A child namespace is a nested namespace in Iceberg. Iceberg supports arbitrary nesting depth using an array of strings (e.g., ["level1", "level2", "level3"]).

The namespace identifier is constructed by joining namespace levels with the \x1F (unit separator) character for API calls. In user-facing contexts, a . delimiter is used.

Namespace properties are stored in the namespace's properties map, returned by the Iceberg namespace API.

Table

A table is represented as a regular Iceberg table with a dummy schema. The dummy schema contains a single nullable string column named dummy. This approach ensures compatibility with the Iceberg REST Catalog API while storing the actual Lance table at the same location.

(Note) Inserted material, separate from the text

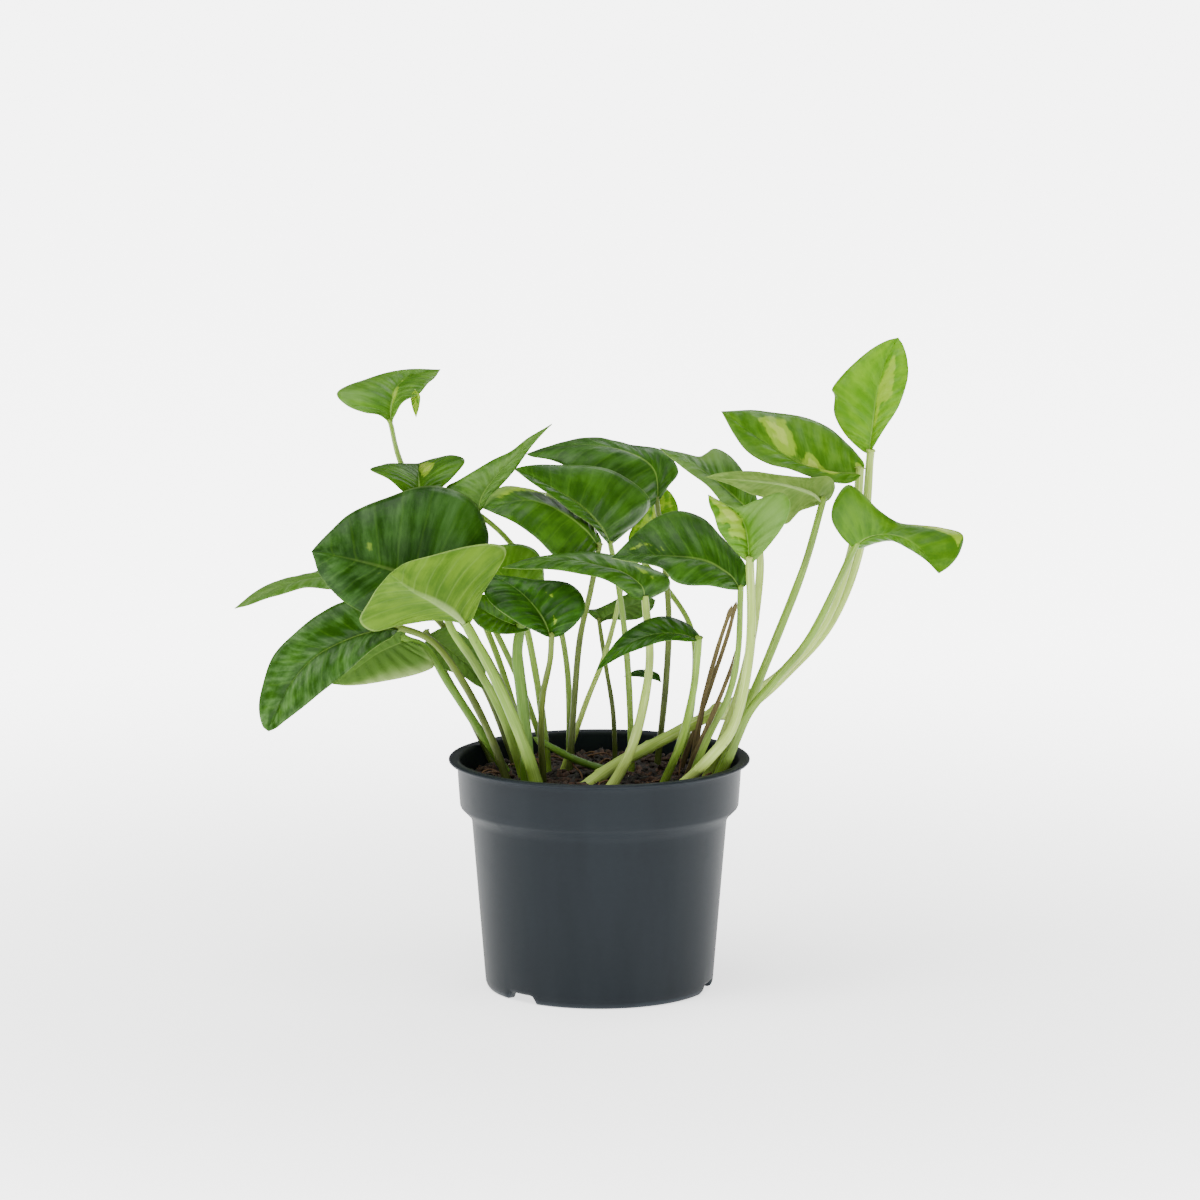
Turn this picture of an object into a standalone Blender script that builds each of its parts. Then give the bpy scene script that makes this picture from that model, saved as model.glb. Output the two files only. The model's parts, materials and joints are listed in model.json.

The table identifier is constructed by joining the namespace path and table name.

The table location is stored in the location field of the Iceberg table metadata, pointing to the root location of the Lance table.

Table properties are stored in the Iceberg table's properties map.

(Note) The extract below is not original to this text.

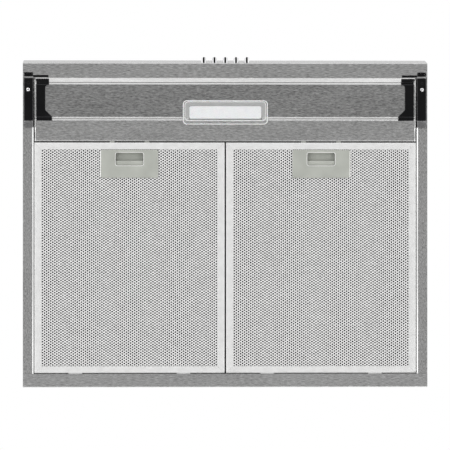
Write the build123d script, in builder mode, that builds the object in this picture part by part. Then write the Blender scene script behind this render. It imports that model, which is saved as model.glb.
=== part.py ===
"""A slim range hood, 600 mm wide, built as the separate pieces that it comes apart into.

Millimetres. +Z is up, -Y is the front with the buttons, +X is to the right of someone facing the hood.
The open rim of the canopy lies at Z = 0, and X = 0, Y = 0 is the middle of the overall outline.
"""

import os

from build123d import *

# Canopy
body_width = 600.0
body_depth = 486.6
body_height = 130.0
fascia_height = 45.0
fascia_lean = 6.0
top_depth = 320.0
sheet = 0.8
bend = 1.2
seam = 0.3
flat_fit = 0.3
front_strip_depth = 22.1
rear_strip_depth = 20.2
side_strip_width = 15.3
side_lip_height = 14.0
rivet_flange_width = 12.0

# Trough, lamp panel and its hem
trough_depth = 6.0
trough_front_run = 6.4
trough_front_rise = 4.0
trough_floor_front = 37.5
trough_floor_rear = 86.4
trough_foot = 90.2
panel_rear = 121.8
panel_recess = 2.0
panel_gap_to_side = 2.4
panel_end_height = 19.0
trough_bend = 3.5
hem_depth = 6.0
hem_round = 0.7

# Lamp
lamp_cover_width = 126.0
lamp_cover_depth = 35.8
lamp_cover_front = 61.1
lamp_cover_corner = 5.5
lamp_cover_wall = 1.6
lamp_cover_edge = 1.0
lamp_proud = 1.5
diffuser_width = 107.0
diffuser_depth = 18.8
diffuser_height = 9.0
diffuser_wall = 1.2
window_margin = 1.5
lamp_housing_height = 14.0
lamp_housing_margin = 5.0
led_board_thickness = 1.6
led_count = 6
led_size = 3.5
led_height = 1.0

# Buttons
button_count = 5
button_pitch = 16.0
button_diameter = 8.0
button_reach = 3.4
button_height = 12.0
button_travel = 3.0
button_spring_room = 6.0
button_length = 19.0
button_fit = 0.1
button_crown = 1.0
button_hole_diameter = 8.8
switch_block_depth = 17.0
switch_block_height = 22.0
switch_block_end = 14.0
switch_block_gap = 3.4

# Corner brackets, their clips and screws
rail_inset = 1.9
rail_width = 13.0
rail_length = 62.8
rail_thickness = 5.0
rail_edge = 0.9
seat_rear_margin = 12.0
cap_front_width = 18.8
cap_waist_width = 13.0
cap_rear_width = 23.2
cap_inset = 20.0
cap_front_length = 10.0
cap_flare_start = 47.0
cap_flare_end = 57.0
cap_thickness = 2.0
cap_round = 4.0
tongue_length = 6.5
tongue_thickness = 2.0
hook_bar_depth = 3.0
dimple_diameter = 3.4
dimple_depth = 1.2
dimple_from_rail_front = 7.2
recess_width = 13.3
recess_depth = 6.2
recess_front = 8.4
slot_width = 22.7
slot_depth = 3.4
slot_rear = 0.9
slot_height = 3.2
screw_inset = 7.8
screw_from_rail_front = 16.8
screw_head_diameter = 6.8
screw_head_height = 2.2
screw_crown = 0.9
screw_shank_diameter = 3.9
screw_length = 12.0
screw_clearance = 0.2
clip_depth = 9.6
clip_gap = 0.6
clip_thickness = 1.5
clip_round = 3.0

# Grease filters
filter_side_gap = 1.4
filter_middle_gap = 2.1
filter_front_gap = 1.8
filter_rear_gap = 0.6
filter_thickness = 8.5
filter_lip = 10.4
filter_sheet = 0.8
filter_corner = 2.0
mesh_sheet = 0.5
mesh_edge_fit = 0.3
layer_count = 3
layer_pitch = 1.2
tab_offset = 80.0
tab_width = 20.0
tab_reach = 5.0
tab_thickness = 1.0

# Filter latches
latch_width = 85.0
latch_depth = 41.3
latch_front_gap = 11.1
latch_corner = 3.0
latch_plate_thickness = 1.6
latch_proud = 0.8
latch_edge = 2.0
tray_wall = 1.5
tray_height = 6.2
tray_lid_thickness = 0.8
pocket_width = 41.2
pocket_depth = 19.1
pocket_front = 4.0
pocket_corner = 2.8
grip_depth = 6.9
grip_drop = 0.6
prong_offset = 26.0
prong_width = 7.0
prong_hook = 4.2
slide_thickness = 2.5
slide_bar_depth = 8.6
slide_fit = 0.3
rib_width = 3.0
spring_width = 5.0
spring_strip = 0.8
spring_folds = 3
spring_offset = 15.0

# Fan
blower_height = 68.0
housing_wall = 2.0
scroll_start_radius = 80.0
scroll_growth = 96.0
tongue_inset = 14.0
tongue_round = 4.0
fan_behind_top_edge = 156.0
outlet_end_gap = 12.0
boss_radius = 5.0
boss_screw_diameter = 3.5
inlet_radius = 54.0
inlet_throat = 51.0
inlet_ring_reach = 5.0
inlet_flange = 8.0
guard_bar = 1.6
guard_ring_radii = (16.0, 33.0)
guard_spokes = 6
impeller_radius = 72.0
impeller_eye = 60.0
impeller_floor_gap = 5.0
impeller_roof_gap = 6.0
impeller_sheet = 1.2
blade_count = 32
blade_sweep = 6.0
blade_bow = 10.0
blade_thickness = 1.0
cup_radius = 50.0
cup_shoulder = 56.0
hub_radius = 11.0
hub_height = 14.0
shaft_diameter = 8.0
shaft_fit = 0.05
motor_radius = 42.0
motor_neck_radius = 18.0
motor_cup_gap = 6.0
motor_mount_thickness = 3.0
motor_mount_radius = 64.0
motor_mount_round = 8.0
motor_screw_circle = 50.0
motor_fin_count = 12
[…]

Lance Table Identification

A table in Iceberg REST Catalog is identified as a Lance table when the properties map contains a key table_type with value lance (case insensitive). The location must point to a valid Lance table root directory. The Iceberg table itself serves as a metadata wrapper, with the actual data stored in Lance format.

Basic Operations

CreateNamespace

Creates a new namespace in the Iceberg catalog.

The implementation:

  1. Parse the namespace identifier to get the namespace array
  2. Construct a CreateNamespaceRequest with the namespace array and properties
  3. POST to /v1/{prefix}/namespaces endpoint
  4. Return the created namespace properties

Error Handling:

If the namespace already exists, return error code 2 (NamespaceAlreadyExists). If the parent namespace does not exist, return error code 1 (NamespaceNotFound). If the server returns an error, return error code 18 (Internal).

ListNamespaces

Lists child namespaces under a given parent namespace.

The implementation:

  1. Parse the parent namespace identifier
  2. GET /v1/{prefix}/namespaces with parent query parameter
  3. Extract namespace names from the response

Error Handling:

If the parent namespace does not exist, return error code 1 (NamespaceNotFound). If the server returns an error, return error code 18 (Internal).

DescribeNamespace

Retrieves properties and metadata for a namespace.

The implementation:

  1. Parse the namespace identifier
  2. GET /v1/{prefix}/namespaces/{namespace} with URL-encoded namespace path
  3. Return the namespace properties

Error Handling:

If the namespace does not exist, return error code 1 (NamespaceNotFound). If the server returns an error, return error code 18 (Internal).

DropNamespace

Removes a namespace from the Iceberg catalog.

The implementation:

  1. Parse the namespace identifier
  2. DELETE /v1/{prefix}/namespaces/{namespace} with URL-encoded namespace path

Error Handling:

If the namespace does not exist, return error code 1 (NamespaceNotFound). If the namespace is not empty, return error code 3 (NamespaceNotEmpty). If the server returns an error, return error code 18 (Internal).

DeclareTable

Declares a new Lance table in the Iceberg catalog without creating the underlying data.

The implementation:

  1. Parse the table identifier to extract namespace and table name
  2. Construct a CreateTableRequest with:
    • name: the table name
    • location: the specified or default location
    • schema: a dummy Iceberg schema with a single nullable string column dummy
    • properties: table properties including table_type=lance
  3. POST to /v1/{prefix}/namespaces/{namespace}/tables
  4. Return the created table location and properties

Error Handling:

If the parent namespace does not exist, return error code 1 (NamespaceNotFound). If the table already exists, return error code 5 (TableAlreadyExists). If the server returns an error, return error code 18 (Internal).

ListTables

Lists all Lance tables in a namespace.

The implementation:

  1. Parse the namespace identifier
  2. GET /v1/{prefix}/namespaces/{namespace}/tables
  3. For each table, load its metadata and filter tables where properties.table_type=lance
  4. Extract table names from the response identifiers

Error Handling:

If the namespace does not exist, return error code 1 (NamespaceNotFound). If the server returns an error, return error code 18 (Internal).

DescribeTable

Retrieves metadata for a Lance table.

The implementation:

  1. Parse the table identifier to extract namespace and table name
  2. GET /v1/{prefix}/namespaces/{namespace}/tables/{table}
  3. Verify the table has table_type=lance property
  4. Return the table location and properties

Error Handling:

If the table does not exist, return error code 4 (TableNotFound). If the table is not a Lance table, return error code 13 (InvalidInput). If the server returns an error, return error code 18 (Internal).

DeregisterTable

Removes a Lance table registration from the Iceberg catalog without deleting the underlying data.

The implementation:

  1. Parse the table identifier to extract namespace and table name
  2. DELETE /v1/{prefix}/namespaces/{namespace}/tables/{table}?purgeRequested=false

Error Handling:

If the table does not exist, return error code 4 (TableNotFound). If the server returns an error, return error code 18 (Internal).